How to use this template
- 1. Set the template settings for your restaurant type, service model, alcohol-service rules, and the role level of the server so the checklist matches the actual job.
- 2. Assign Day 1 tasks for hiring paperwork, tax forms, handbook acknowledgments, orientation, and any required food-safety or alcohol-service documentation.
- 3. Schedule training blocks for menu knowledge, POS practice, table steps, side-work, and guest recovery, then pair the new hire with a trainer for live floor observation.
- 4. Use shift sign-offs to confirm that the server can take orders, enter checks, handle common guest issues, and complete closing duties with minimal prompting.
- 5. Review progress at the end of each week and mark completion only when the required tasks, forms, and service behaviors meet the template’s completion criteria.
Best practices
- Start with compliance on Day 1 so paperwork, food-safety acknowledgments, and alcohol-service requirements are never delayed.
- Teach the menu in the same order guests experience it, because servers remember service flow better than isolated item lists.
- Use real POS scenarios during training, including modifiers, comps, voids, and split checks, so the server is ready for live shifts.
- Define side-work by station and shift type, not as a vague end-of-night expectation.
- Practice guest recovery scripts before the first solo shift so the server knows how to respond to delays, mistakes, and complaints.
- Pair each new server with one primary trainer to avoid conflicting instructions from multiple team members.
- Document completion with observable behaviors, not just attendance, so managers can tell when the server is actually ready.

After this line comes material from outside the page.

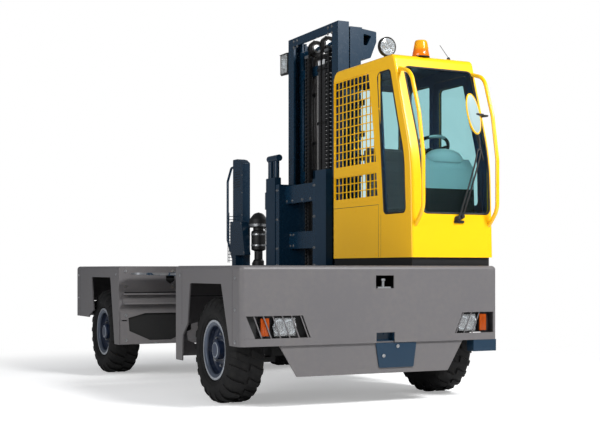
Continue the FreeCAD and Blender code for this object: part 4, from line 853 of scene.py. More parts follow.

What this template typically catches
Issues teams running this template most often surface in practice:
Common use cases
Frequently asked questions
Who should use this restaurant server onboarding template?
Use it for new front-of-house servers, including entry-level hires and experienced servers joining a new concept. It is especially useful when you need a repeatable first-month process that covers compliance, service standards, and team integration. If your restaurant has alcohol service, tip handling, or strict side-work routines, this template helps standardize those expectations. It also works well for multi-location operators who want the same onboarding baseline across sites.

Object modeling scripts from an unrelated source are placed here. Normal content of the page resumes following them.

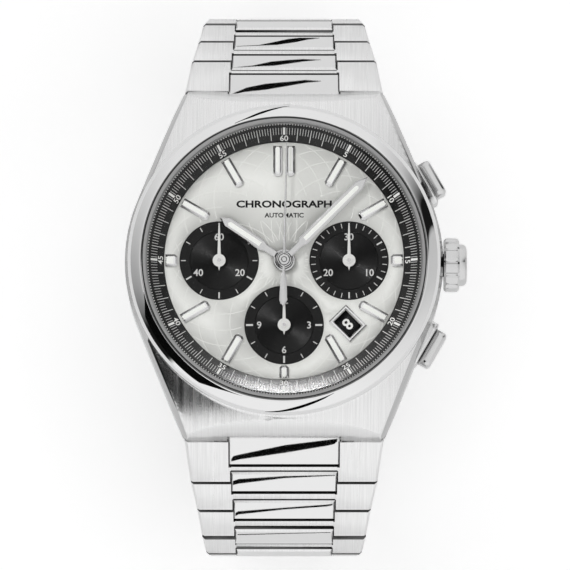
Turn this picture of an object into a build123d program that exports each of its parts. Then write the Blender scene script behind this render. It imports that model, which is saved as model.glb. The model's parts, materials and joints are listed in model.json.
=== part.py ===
from build123d import *
import math
import os

# Chronograph wristwatch on an integrated steel bracelet, closed, standing on its clasp.
# Frame: X to 3 o'clock (crown side), Y to 12 o'clock, Z out through the crystal.
# The head is modelled with Z = 0 on the dial face, then everything is lifted so that the
# flat outer face of the clasp lies on Z = 0.

# ---------------------------------------------------------------- case
CASE_RADIUS = 20.5
LUG_END_Y = 22.8
LUG_TOP_Z = -4.6
FLANK_ANGLE = 22.1
CASE_TOP_Z = 0.2
CASE_BOTTOM_Z = -8.4
DOME_START_R = 17.5
CASE_BEVEL = 0.7
CASE_BORE = 16.2
SEAT_RADIUS = 17.75
SEAT_Z = -0.6
CRESCENT_SLOPE = 64.0
LUG_TIP_STEP = 0.3
LUG_CORNER_R = 26.05

# ---------------------------------------------------------------- bezel, crystal, flange, dial
BEZEL_OUTER = 20.1
BEZEL_INNER = 18.35
BEZEL_TOP_Z = 2.6
BEZEL_SHOULDER_Z = 1.3
CRYSTAL_RADIUS = 17.7
CRYSTAL_TOP_Z = 3.9
CRYSTAL_EDGE_Z = 2.9
CRYSTAL_UNDER_Z = 1.55
CRYSTAL_UNDER_TOP_Z = 2.05
FLANGE_INNER = 15.4
FLANGE_TOP_Z = 1.5
DIAL_RADIUS = 16.0
DIAL_THICKNESS = 0.4
SUBDIAL_RADIUS = 5.12
SUBDIAL_OFFSET = 8.35
SUBDIAL_DEPTH = 0.12
MARKER_HEIGHT = 0.42
MARKER_INNER = 11.2
MARKER_OUTER = 15.1
MARKER_WIDTH = 1.25
DATE_RADIUS = 11.56
DATE_ANGLE = -45.0
DATE_WINDOW = (2.9, 2.15)
DATE_FRAME = (3.8, 3.1)

# ---------------------------------------------------------------- hands (angles clockwise from 12)
HOUR_HAND_ANGLE = 303.75
MINUTE_HAND_ANGLE = 45.0
CHRONO_HAND_ANGLE = 1.3
HAND_THICKNESS = 0.14
HOUR_HAND_Z = 0.46
MINUTE_HAND_Z = 0.78
CHRONO_HAND_Z = 1.08
SUB_HAND_Z = 0.2
HOUR_HAND_LENGTH = 9.94
MINUTE_HAND_LENGTH = 15.2

# ---------------------------------------------------------------- crown and pushers
CROWN_Z = -4.2
CROWN_START_X = 20.6
CROWN_BARREL_END_X = 22.6
CROWN_END_X = 23.6
CROWN_RADIUS = 3.5
CROWN_CAP_RADIUS = 2.7
CROWN_FLUTES = 12
FLUTE_RADIUS = 0.62
FLUTE_CIRCLE = CROWN_RADIUS + 0.3
TUBE_OUTER = 1.5
STEM_RADIUS = 0.6
STEM_START_X = 10.5
STEM_END_X = 22.9
PUSHER_ANGLE = 30.0
PUSHER_Z = -3.8
PUSHER_CAP = (5.0, 3.4)
PUSHER_START_R = 21.0
PUSHER_END_R = 22.9
PUSHER_STEM_RADIUS = 0.7
PUSHER_STEM_START_R = 15.85
GUARD = (6.2, 4.8)
GUARD_END_R = 21.3
GUARD_FLOOR_R = 20.05

# ---------------------------------------------------------------- movement
MOVEMENT_RADIUS = 14.95
PLATE_TOP_Z = -0.95
PLATE_BOTTOM_Z = -2.5
BRIDGE_TOP_Z = -5.5
BRIDGE_BOTTOM_Z = -6.5
DISC_TOP_Z = -0.55
DISC_BOTTOM_Z = -0.8
ROTOR_RADIUS = 14.2
BACK_RADIUS = 18.2
BACK_Z = -10.3
BACK_SCREW_CIRCLE = 17.1
WINDOW_RADIUS = 13.35

# going train: tooth counts, modules and places
CENTRE_TEETH = 60
THIRD_PINION_TEETH = 8
CENTRE_MODULE = 0.15
THIRD_TEETH = 64
FOURTH_PINION_TEETH = 8
THIRD_MODULE = 0.1375
FOURTH_TEETH = 72
ESCAPE_PINION_TEETH = 6
FOURTH_MODULE = 0.1
BARREL_TEETH = 64
CENTRE_PINION_TEETH = 8
BARREL_MODULE = 0.1625
BARREL_DIRECTION = 52.0
ESCAPE_DIRECTION = 110.0
BALANCE_CENTRE = (-5.2, 9.0)
BALANCE_RADIUS = 3.6

# ---------------------------------------------------------------- bracelet
LINK_THICKNESS = 2.9
FIRST_LINK_LENGTH = 6.8
LINK_PITCH = 4.8
FIRST_AXIS_DEPTH = 0.9
LINK_SLOPES = [45, 48, 52, 72, 93, 103, 120, 131, 141, 155]
ROW_WIDTHS = [25.7, 24.2, 22.6, 21.4, 20.5, 19.8, 19.2, 18.7, 18.3, 18.0, 18.0]
CENTRE_WIDTHS = [14.4, 13.75, 13.2, 12.8, 12.5, 12.3, 12.1, 12.0, 11.9, 11.8, 11.8]
CENTRE_HALF = 1.65
FIRST_CENTRE_BACK = 0.8
FIRST_CENTRE_FRONT = 3.95
POCKET_GAP = 0.32
FACE_GAP = 0.06
SIDE_GAP = 0.12
RELIEF_ANGLE = 13.0
FIRST_RELIEF_ANGLE = 12.0
FIRST_EDGE_BEVEL = (0.08, 0.25)
ROW_EDGE_BEVEL = (0.12, 0.3)
KNUCKLE_RADIUS = 0.8
FIRST_KNUCKLE_RADIUS = 0.68
KNUCKLE_CLEARANCE = 0.08
KNUCKLE_WIDTH = 1.6
PIN_RADIUS = 0.42
PIN_CLEARANCE = 0.03
FIX_PIN_RADIUS = 0.25
FIX_PIN_OFFSET = 1.17
LINK_BEVEL = 0.35
CENTRE_BEVEL = 0.25

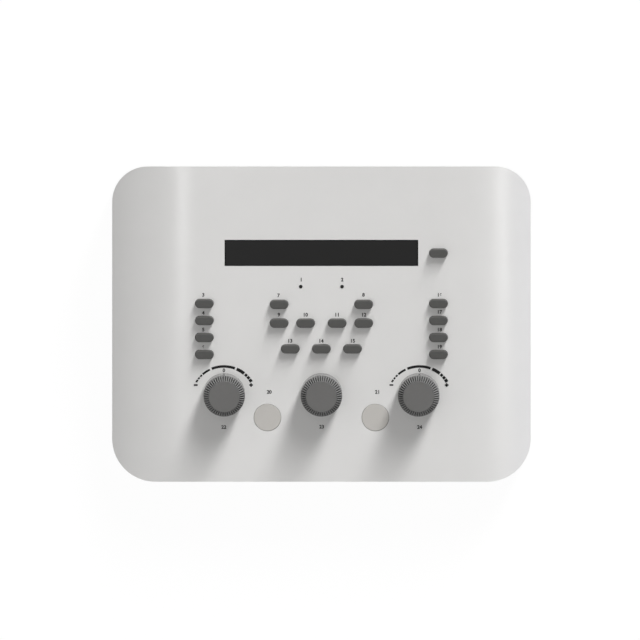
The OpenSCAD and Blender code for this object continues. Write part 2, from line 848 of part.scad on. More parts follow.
module power_inlet() {
    color("#202020") translate([inlet_x, rear_in + socket_proud, main_top + inlet_h / 2]) {
        difference() {
            translate([-inlet_w / 2, -inlet_l, -inlet_h / 2]) cube([inlet_w, inlet_l, inlet_h]);
            translate([0, -inlet_depth, 0]) rotate([-90, 0, 0])
                cylinder(d = inlet_bore_d, h = inlet_depth + cut);
        }
        translate([0, -inlet_depth - cut, 0]) rotate([-90, 0, 0])
            cylinder(d = inlet_pin_d, h = inlet_depth + cut - inlet_pin_back);
    }
}

// ---------- moving pieces ----------

// A pill-shaped key: bevelled cap, lip under the panel and a stem down into its switch.
module pill_key(x, v) {
    flat_h = key_proud - key_bevel;
    run = (key_l - key_w) / 2;
    color("#585854") on_panel() translate([x, v, 0]) {
        translate([0, 0, -wall - lip_gap]) linear_extrude(wall + lip_gap + flat_h) pill(key_l, key_w);
        translate([0, 0, flat_h]) {
            for (side = [-1, 1])
                translate([side * run, 0, 0]) cylinder(d1 = key_w, d2 = key_w - 2 * key_bevel, h = key_bevel);
            rotate([90, 0, 90]) linear_extrude(2 * run, center = true)
                polygon([
                    [-key_w / 2, 0],
                    [key_w / 2, 0],
                    [key_w / 2 - key_bevel, key_bevel],
                    [-key_w / 2 + key_bevel, key_bevel],
                ]);
        }
        translate([0, 0, -wall - lip_gap - key_lip_t])
            linear_extrude(key_lip_t) pill(key_l + 2 * key_lip, key_w + 2 * key_lip);
        translate([0, 0, -stem_low]) cylinder(d = key_stem_d, h = stem_low - wall);
    }
}

// A flush round key with its lip and stem.
module round_pad(x) {
    color("#b8b4af") on_panel() translate([x, pad_v, 0]) {
        translate([0, 0, -wall - lip_gap]) cylinder(d = pad_d, h = wall + lip_gap);
        translate([0, 0, -wall - lip_gap - pad_lip_t]) cylinder(d = pad_d + 2 * pad_lip, h = pad_lip_t);
        translate([0, 0, -pad_stem_low]) cylinder(d = pad_stem_d, h = pad_stem_low - wall);
    }
}

// The grooves that flute a knob's slanting ring, each along the slant.
module flutes() {
    ring_w = (knob_d - knob_disc_d) / 2;
    slant = atan2(ring_w, knob_ring_h);
    for (i = [0:knob_flutes - 1])
        rotate([0, 0, i * 360 / knob_flutes])
            translate([knob_d / 2 + flute_r - flute_depth, 0, knob_h - knob_ring_h - flute_run_out])
                rotate([0, -slant, 0])
                    cylinder(r = flute_r, h = norm([ring_w, knob_ring_h]) + flute_run_out, $fn = 24);
}

// A knob: smooth skirt, fluted slanting ring, a shallow seat for its disc and a well over the nut.
module knob(x) {
    shaft_r = shaft_d / 2 + shaft_gap;
    color("#6b6b69") on_panel() translate([x, knob_v, 0]) difference() {
        rotate_extrude() polygon([
            [shaft_r, knob_well_h + knob_gap],
            [knob_well_d / 2, knob_well_h + knob_gap],
            [knob_well_d / 2, knob_gap],
            [knob_d / 2, knob_gap],
            [knob_d / 2, knob_h - knob_ring_h],
            [knob_disc_d / 2, knob_h],
            [disc_seat_r, knob_h],
            [disc_seat_r, knob_h - disc_t],
            [0, knob_h - disc_t],
            [0, knob_bore_h],
            [shaft_r, knob_bore_h],
        ]);
        flutes();
    }
}

module knob_disc(x) {
    color("#6e6e6c") on_panel() translate([x, knob_v, knob_h - disc_t])
        cylinder(r = disc_seat_r - seat_gap / 2, h = disc_t + disc_proud);
}

module encoder_shaft(x) {
    color("silver") on_panel() translate([x, knob_v, -key_board_w + shaft_low])
        cylinder(d = shaft_d, h = key_board_w - shaft_low + knob_bore_h - 0.3);
}

// ---------- the assembly ----------

top_cover();
bottom_cover();
rear_panel();
rubber_feet();
casing_screws();
display_window();
window_gasket();
lcd_frame();
lcd_glass();
lcd_backlight();
lcd_board();
light_pipes();
indicator_leds();
keypad_board();
key_switches();
pad_switches();
encoder_bodies();
encoder_washers();
encoder_nuts();
board_screws();
main_board();
board_components();
capacitors();
display_ribbon();
keypad_ribbon();
phone_jacks();
jack_nuts();
usb_socket();
power_inlet();
for (k = KEYS) pill_key(k[1], k[2]);
for (p = PADS) round_pad(p[1]);
for (k = KNOBS) knob(k[1]);
for (k = KNOBS) knob_disc(k[1]);
for (k = KNOBS) encoder_shaft(k[1]);
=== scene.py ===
# %% [markdown]
# This lesson dresses a desktop audiometer, the instrument that plays test tones in a hearing test.
# Its working model is already there: a white wedge-shaped casing, a dark display window, eighteen
# pill-shaped keys, two flush round keys and three fluted knobs. We load that model as a fixed frame,
# replace the pieces whose edges need softening, print the panel and give every piece its finish.

# %% Load the working model
import json
import math

import bmesh
import bpy
from mathutils import Matrix, Vector


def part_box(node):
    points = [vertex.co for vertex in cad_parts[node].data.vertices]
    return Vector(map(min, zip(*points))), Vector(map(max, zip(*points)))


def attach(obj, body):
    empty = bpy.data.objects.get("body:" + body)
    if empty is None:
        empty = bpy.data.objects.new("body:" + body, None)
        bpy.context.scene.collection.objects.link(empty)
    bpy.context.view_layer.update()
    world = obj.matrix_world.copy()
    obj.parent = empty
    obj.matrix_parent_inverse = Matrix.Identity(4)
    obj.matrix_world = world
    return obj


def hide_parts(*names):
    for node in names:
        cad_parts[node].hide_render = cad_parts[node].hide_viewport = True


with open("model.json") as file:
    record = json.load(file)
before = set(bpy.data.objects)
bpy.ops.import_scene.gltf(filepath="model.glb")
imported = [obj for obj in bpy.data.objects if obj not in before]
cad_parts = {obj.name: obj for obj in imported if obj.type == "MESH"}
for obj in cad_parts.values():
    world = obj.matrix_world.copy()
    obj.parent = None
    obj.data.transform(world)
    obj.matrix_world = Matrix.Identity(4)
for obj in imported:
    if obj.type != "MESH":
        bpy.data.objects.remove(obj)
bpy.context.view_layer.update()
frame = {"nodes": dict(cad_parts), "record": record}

# %% [markdown]
# The panel leans 8 degrees towards the user, so its keys, knobs and print are easiest to think of in
# the panel's own flat directions: u to the right, v up the panel and w out of it. One matrix turns
# them into the model's own coordinates. The alternative, working out sines for every piece, is where
# mistakes creep in. Lengths are written in millimetres and MM makes them metres, but lamps, which
# stand far off, are placed in metres.

# %% The panel's own directions
MM = 0.001
HALF_W = 150.0
HALF_D = 113.0
LEAN = math.radians(8)
MIDDLE_HEIGHT = 51.881
PANEL = Matrix.Translation((0, 0, MIDDLE_HEIGHT * MM)) @ Matrix.Rotation(LEAN, 4, "X")
TO_PANEL = PANEL.inverted()


def on_panel(u, v, w=0.0):
    """The point u, v, w (in millimetres, from the panel's middle) in the model's coordinates."""
    return PANEL @ Vector((u * MM, v * MM, w * MM))


KNOB_V = -50.2
DISC_TOP = 18.1

# %% [markdown]
# The photograph looks straight down on the instrument, with no perspective to speak of. An
# orthographic camera gives that. Its scale is the width of the picture in metres: the casing is
# 300 mm wide and fills 418.5 of 640 pixels.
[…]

What does the 30-day timeline cover?
This template is built around the first 30 days, which is the right window for a server to move from orientation to independent shifts. It typically starts with Day 1 paperwork, safety, and house rules, then moves into menu knowledge, POS practice, service flow, and guest recovery. By the end of the month, the new hire should be able to follow service standards, complete side work, and handle routine shifts with limited support. The timeline can be adjusted if your concept has a longer training period or a more complex menu.
What compliance items should be included?
At minimum, include hiring paperwork, tax forms, and any state-specific onboarding documents on Day 1. If the server will handle alcohol, add alcohol-service certification requirements and house policies for ID checks and refusal procedures. Food-safety expectations should also be covered, especially handwashing, allergen awareness, and safe handling of guest-facing items. If your location uses local labor, tip, or break rules, those should be documented in the template settings or onboarding checklist.
Who should run the onboarding process?
A manager, shift lead, or trainer usually owns the process, with support from the host team, bartender, and kitchen trainer as needed. The best setup assigns one person to track completion criteria and another to coach service behaviors on the floor. For smaller restaurants, the general manager may run the whole process, but the template still helps keep tasks consistent. For larger groups, it can be shared across locations while keeping local compliance steps separate.
How is this different from ad-hoc shadowing?
Ad-hoc shadowing often depends on whichever trainer is available, which leads to uneven service habits and missed compliance steps. This template gives you a defined sequence for paperwork, orientation, service standards, and guest recovery so nothing important gets skipped. It also makes it easier to tell when a new server is actually ready, because completion criteria are explicit. That reduces the common problem of a new hire being scheduled independently before they can handle the full shift flow.
Can I customize it for fine dining, casual dining, or fast casual service?
Yes, and you should. Fine dining versions usually need more emphasis on wine service, pacing, and table etiquette, while casual dining may focus more on speed, upselling, and side-work rotation. Fast casual versions may reduce table-service steps and increase register, expo, or pickup-line procedures. The template is meant to be edited so the service standards match the actual guest experience at your concept.
What integrations or linked documents should I attach?
Attach your employee handbook, food-safety policy, alcohol-service policy, menu training guide, POS cheat sheet, and side-work checklist. If your onboarding system supports it, link training videos, acknowledgment forms, and shift sign-off records so managers can verify completion. You can also connect it to scheduling or HR workflows so Day 1 paperwork and training assignments happen in the right order. The goal is to keep the server from bouncing between disconnected documents.
What are the most common mistakes when using this template?
The biggest mistake is treating onboarding as a single orientation shift instead of a 30-day ramp. Another common issue is skipping guest recovery, allergen awareness, or alcohol refusal practice because they are harder to teach than menu facts. Restaurants also sometimes forget to define completion criteria, which makes it unclear when the server can work solo. This template avoids those gaps by making each stage and sign-off point visible.